Understanding Smoke Testing:

Smoke testing, often termed as “build verification testing,” involves a preliminary evaluation of crucial functionalities in an application to ascertain its basic operability. Unlike exhaustive testing, smoke tests focus on core features without delving into intricate details. The goal is to identify major issues early in the development cycle, preventing the deployment of fundamentally flawed builds.

Examples of Smoke Tests:

  1. Login Functionality: Verify that users can successfully log in using valid credentials and are redirected to the appropriate dashboard or landing page.
  2. Database Connectivity: Ensure the application establishes a connection to the database without errors, enabling data retrieval and storage functionalities.
  3. Key Workflows: Test essential workflows such as adding items to a cart, submitting forms, or processing payments, ensuring they execute smoothly.
  4. UI Elements: Validate the visibility and basic functionality of critical UI elements like buttons, links, and navigation menus.
  5. Compatibility Checks: Test the application’s compatibility across different browsers or devices to ensure a consistent user experience.

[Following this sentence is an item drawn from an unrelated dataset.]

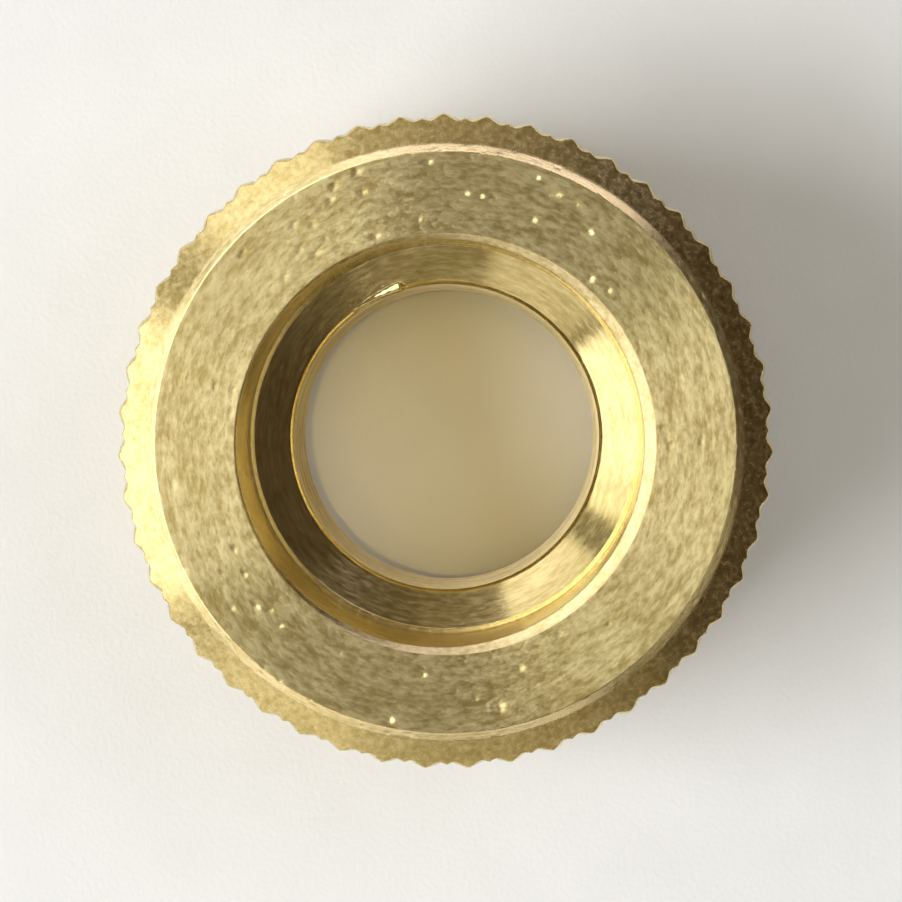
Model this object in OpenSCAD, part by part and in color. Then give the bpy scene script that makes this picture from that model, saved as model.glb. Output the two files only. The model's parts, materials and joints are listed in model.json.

Best Practices for Effective Smoke Testing:

  1. Automation: Implement automated smoke tests for frequent and repetitive checks, saving time and ensuring consistency.
  2. Selectivity: Focus on critical functionalities to expedite the testing process without compromising on essential assessments.
  3. Documentation: Maintain detailed documentation of test cases, results, and any issues encountered to facilitate efficient debugging and future reference.
  4. Integration with CI/CD Pipelines: Integrate smoke tests into Continuous Integration/Continuous Deployment pipelines for seamless validation of each build.
  5. Regular Updates: Modify smoke test suites as the application evolves, accommodating new functionalities and changes in existing features.


Smoke testing serves as a pivotal step in ensuring the reliability and functionality of applications before extensive testing ensues. By incorporating these practices and examples into your testing regimen, you can streamline the development process, identify critical issues early, and deliver robust applications to users.